Single-tenant pricing may appear justified when the business requires complex configuration, customer-specific workflows, or controlled release timing. But the enterprise should model the cost of every nonstandard element over a five- to seven-year horizon. Multi-tenant pricing is often more transparent, yet organizations should examine transaction-based charges, storage tiers, API limits, premium modules, sandbox access, and the cost of external tools needed to fill process gaps.
A realistic procurement model should also quantify operational ROI. If multi-tenant ERP reduces support overhead, accelerates upgrades, and improves reporting consistency, those savings may outweigh process redesign costs. If single-tenant ERP avoids revenue leakage, service disruption, or compliance risk in a highly specialized distribution model, the higher run cost may still be economically rational.
Implementation governance, migration complexity, and interoperability
Migration considerations differ sharply by tenancy model. Single-tenant deployments can make it easier to replicate legacy exceptions during transition, which may reduce short-term business disruption. However, this often delays process rationalization and can preserve data quality issues, duplicate workflows, and inconsistent controls. Multi-tenant deployments usually force earlier design decisions around standard processes, master data ownership, and integration architecture.
From an enterprise interoperability perspective, both models can integrate effectively, but the design philosophy differs. Single-tenant environments may allow deeper direct integration patterns and custom middleware logic. Multi-tenant platforms typically favor API-led, event-driven, and vendor-governed extension models. For modernization teams, the question is whether the organization wants to maintain bespoke integration patterns or move toward a more disciplined connected enterprise systems architecture.
- Use single-tenant when migration risk is driven by highly specialized workflows, regulated process controls, or acquired entities that cannot be standardized immediately.
- Use multi-tenant when the modernization objective is process harmonization, cleaner data governance, lower support complexity, and faster adoption of vendor innovation.
- In either model, require a deployment governance plan covering release management, integration ownership, extension policy, test automation, and business change control.
Operational resilience and scalability in real distribution scenarios
Consider a regional distributor with three warehouses, moderate SKU complexity, and a strategic goal to unify finance, inventory, and order management after several acquisitions. If leadership wants to standardize workflows quickly and reduce IT overhead, multi-tenant cloud ERP is often the stronger fit. The organization benefits from common process templates, more predictable upgrades, and lower environment management burden.
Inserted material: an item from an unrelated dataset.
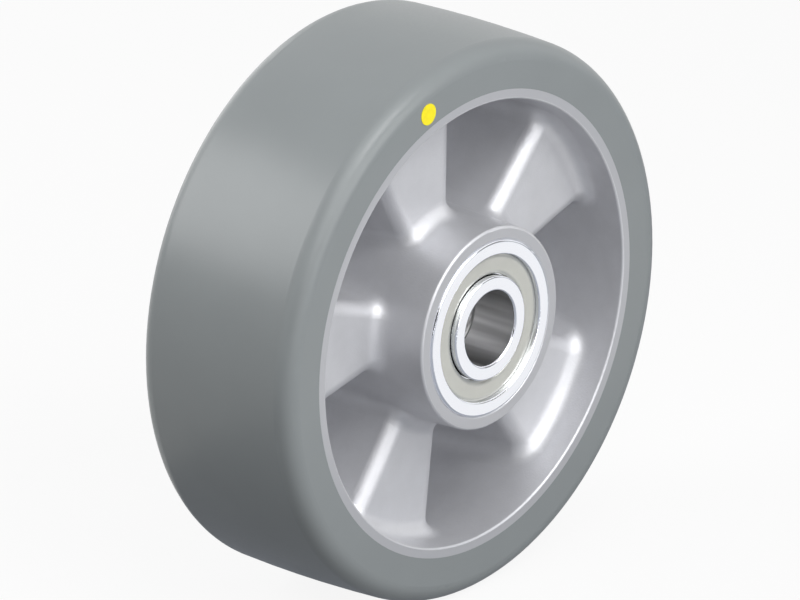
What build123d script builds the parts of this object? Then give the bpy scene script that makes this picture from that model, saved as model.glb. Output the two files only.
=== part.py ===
from build123d import *
import math
import os

# A castor wheel: a die-cast aluminium centre with a moulded tread and two sealed ball bearings.
# The origin is the wheel's centre, the axle lies along Y, and the front face looks towards -Y.
# Angles around the wheel run anticlockwise from +X, seen from the front. Lengths are millimetres.

# Overall sizes
wheel_diameter = 150.0
tread_width = 50.0
hub_length = 60.0
axle_diameter = 20.0

# Tread
tread_thickness = 13.0
tread_crown = 0.8
tread_corner = 5.0
keying_ridge_height = 1.6
keying_ridge_width = 5.0
keying_ridge_spacing = 20.0
keying_ridge_flank = 0.8

# Paint dot on the tread's front side
dot_diameter = 5.7
dot_thickness = 0.15
dot_inset = 9.0
dot_angle = 106.6

# Wheel centre
lip_width = 2.7
rim_wall_draft = 2.5
lip_edge_radius = 0.6
hub_wall = 3.5
hub_wall_draft = 2.0
hub_edge_radius = 0.7
hub_setback = 0.3
seat_mouth_chamfer = 0.4
bearing_shoulder = 2.5
rib_count = 5
rib_angle = 31.5
front_rib_recess = 10.0
rear_rib_recess = 4.5
web_wall = 4.5
rib_root_width = 2.4
rib_side_angle = 15.0
rib_draft = 7.6
rib_edge_radius = 4.0
pocket_fillet = 4.5

# Ball bearings
bearing_diameter = 47.0
bearing_width = 14.0
ring_corner_radius = 0.6
ball_count = 8
ball_diameter = 7.938
race_conformity = 0.52
ball_play = 0.03
inner_race_depth = 1.65
inner_step_depth = 0.5
inner_step_width = 2.5
face_edge_radius = 0.45
outer_race_depth = 1.4
outer_step_depth = 0.3
shield_groove_depth = 0.6
shield_groove_width = 0.85
shield_recess = 1.1
shield_thickness = 0.4
shield_bend_radius = 1.8
shield_bend_angle = 40.0
shield_bead_length = 0.45
shield_lip_length = 0.3
shield_play = 0.03
shield_gap = 0.25
cage_width = 2.4
cage_thickness = 0.5
cage_gap = 0.15
rivet_diameter = 0.9
rivet_head_diameter = 1.6
rivet_head_height = 0.35

# Spacer tube
spacer_wall = 3.0
spacer_chamfer = 0.3

# Values worked out from those above
wheel_radius = wheel_diameter / 2
rim_radius = wheel_radius - tread_thickness
half_tread = tread_width / 2
half_hub = hub_length / 2
axle_radius = axle_diameter / 2
hub_face = half_hub - hub_setback
lip_radius = rim_radius - lip_width
bearing_radius = bearing_diameter / 2
hub_radius = bearing_radius + hub_wall
bearing_seat = half_hub - bearing_width
bearing_centre = half_hub - bearing_width / 2
hub_bore_radius = bearing_radius - bearing_shoulder
rim_slope = math.tan(math.radians(rim_wall_draft))
hub_slope = math.tan(math.radians(hub_wall_draft))
rib_pitch = 360 / rib_count
front_rib_level = half_tread - front_rib_recess
rear_rib_level = half_tread - rear_rib_recess
ball_radius = ball_diameter / 2
ball_pitch_radius = (axle_radius + bearing_radius) / 2
race_radius = race_conformity * ball_diameter
inner_race_radius = ball_pitch_radius - ball_radius - ball_play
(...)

Now consider a global specialty distributor managing regulated products, customer-specific fulfillment rules, advanced rebate logic, and country-level operating differences. In this case, single-tenant cloud ERP may provide better operational fit because the business needs more control over release timing, extension design, and environment isolation. The value comes not from customization for its own sake, but from preserving service continuity and compliance while modernization proceeds in phases.
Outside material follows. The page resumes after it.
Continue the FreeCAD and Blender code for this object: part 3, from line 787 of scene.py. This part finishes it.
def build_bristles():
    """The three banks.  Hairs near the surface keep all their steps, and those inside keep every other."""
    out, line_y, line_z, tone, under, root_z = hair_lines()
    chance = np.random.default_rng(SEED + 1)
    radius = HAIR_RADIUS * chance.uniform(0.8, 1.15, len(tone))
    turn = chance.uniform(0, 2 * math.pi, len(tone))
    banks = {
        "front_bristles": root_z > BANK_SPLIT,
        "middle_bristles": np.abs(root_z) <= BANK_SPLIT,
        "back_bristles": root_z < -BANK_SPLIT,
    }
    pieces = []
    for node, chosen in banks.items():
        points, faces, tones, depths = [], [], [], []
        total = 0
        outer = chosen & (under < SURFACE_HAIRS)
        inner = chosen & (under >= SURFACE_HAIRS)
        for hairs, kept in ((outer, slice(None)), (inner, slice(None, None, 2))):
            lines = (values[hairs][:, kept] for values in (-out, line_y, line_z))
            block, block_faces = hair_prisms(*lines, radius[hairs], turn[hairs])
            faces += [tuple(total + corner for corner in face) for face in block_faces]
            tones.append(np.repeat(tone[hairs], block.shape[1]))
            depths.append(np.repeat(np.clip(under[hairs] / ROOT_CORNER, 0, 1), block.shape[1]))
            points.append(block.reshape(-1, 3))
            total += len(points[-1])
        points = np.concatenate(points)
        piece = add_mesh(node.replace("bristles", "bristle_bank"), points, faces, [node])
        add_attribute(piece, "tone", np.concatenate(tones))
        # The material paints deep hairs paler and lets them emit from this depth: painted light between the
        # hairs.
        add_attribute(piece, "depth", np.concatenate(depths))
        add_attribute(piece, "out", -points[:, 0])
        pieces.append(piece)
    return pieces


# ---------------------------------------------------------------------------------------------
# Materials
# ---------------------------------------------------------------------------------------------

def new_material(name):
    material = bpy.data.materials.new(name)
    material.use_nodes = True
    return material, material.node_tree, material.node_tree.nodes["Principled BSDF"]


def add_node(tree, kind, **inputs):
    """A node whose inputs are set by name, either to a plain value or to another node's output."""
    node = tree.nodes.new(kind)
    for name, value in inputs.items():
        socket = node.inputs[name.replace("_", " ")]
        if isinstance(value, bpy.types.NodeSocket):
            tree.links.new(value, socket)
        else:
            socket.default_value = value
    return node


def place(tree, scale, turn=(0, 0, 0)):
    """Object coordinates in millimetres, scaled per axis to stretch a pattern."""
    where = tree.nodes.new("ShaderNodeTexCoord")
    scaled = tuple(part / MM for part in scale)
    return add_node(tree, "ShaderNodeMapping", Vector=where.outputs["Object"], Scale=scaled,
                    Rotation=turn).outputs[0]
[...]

Operational resilience evaluation should also include outage management, recovery expectations, testing discipline, and dependency mapping. Multi-tenant vendors often deliver strong baseline resilience through centralized operations, but customers have less influence over platform-wide events. Single-tenant customers may gain more isolation and scheduling control, but they also assume more responsibility for governance maturity and testing rigor.
Executive decision framework: how to choose the right cloud operating model
The best deployment model is the one that aligns with enterprise transformation readiness, not the one that sounds most modern. If the organization is prepared to standardize processes, retire local exceptions, and adopt vendor-led operating discipline, multi-tenant ERP usually offers a stronger long-term modernization path. If the enterprise must support differentiated operations, staged harmonization, or strict release governance, single-tenant may be the more practical strategic technology evaluation outcome.
| Enterprise condition | Recommended direction | Why |
|---|---|---|
| High process standardization goal | Multi-tenant | Supports common workflows, lower admin burden, faster modernization |
| Complex regulated distribution model | Single-tenant | Provides more control over timing, isolation, and tailored process support |
| Aggressive acquisition strategy | Depends on integration model | Choose based on whether acquired entities will be standardized quickly or managed in phases |
| Lean IT operating model | Multi-tenant | Reduces platform administration and upgrade effort |
| Heavy legacy exception dependency | Single-tenant short term, standardize over time | Allows phased migration while reducing disruption |
| Executive mandate for simplification | Multi-tenant | Creates stronger governance pressure toward standard operating models |
A disciplined platform selection framework should score each option across process fit, integration model, reporting requirements, resilience expectations, security posture, upgrade tolerance, and five-year TCO. It should also test organizational readiness: can business leaders accept standard workflows, or will they continue to demand local exceptions? Many ERP failures are not technology failures but governance failures caused by unresolved operating model conflicts.
Final recommendation for distribution enterprises
For most midmarket and upper-midmarket distributors pursuing cloud ERP modernization, multi-tenant SaaS will be the preferred default because it supports standardization, lowers administrative complexity, and improves long-term cost predictability. It is especially effective when leadership is serious about process discipline, common data models, and enterprise-wide operational visibility.
Single-tenant cloud ERP remains strategically relevant for distributors with high operational complexity, regulatory sensitivity, or differentiated service models that cannot be compressed into standard workflows without material business risk. In those cases, the deployment model should be treated as a transitional or targeted fit decision, supported by strong extension governance and a roadmap to reduce unnecessary customization over time.
The most effective executive approach is to evaluate tenancy as part of enterprise modernization planning, not as a technical preference. Distribution organizations should choose the model that best balances operational fit, resilience, governance, and scalability while preserving the ability to evolve toward a cleaner, more connected, and more manageable ERP landscape.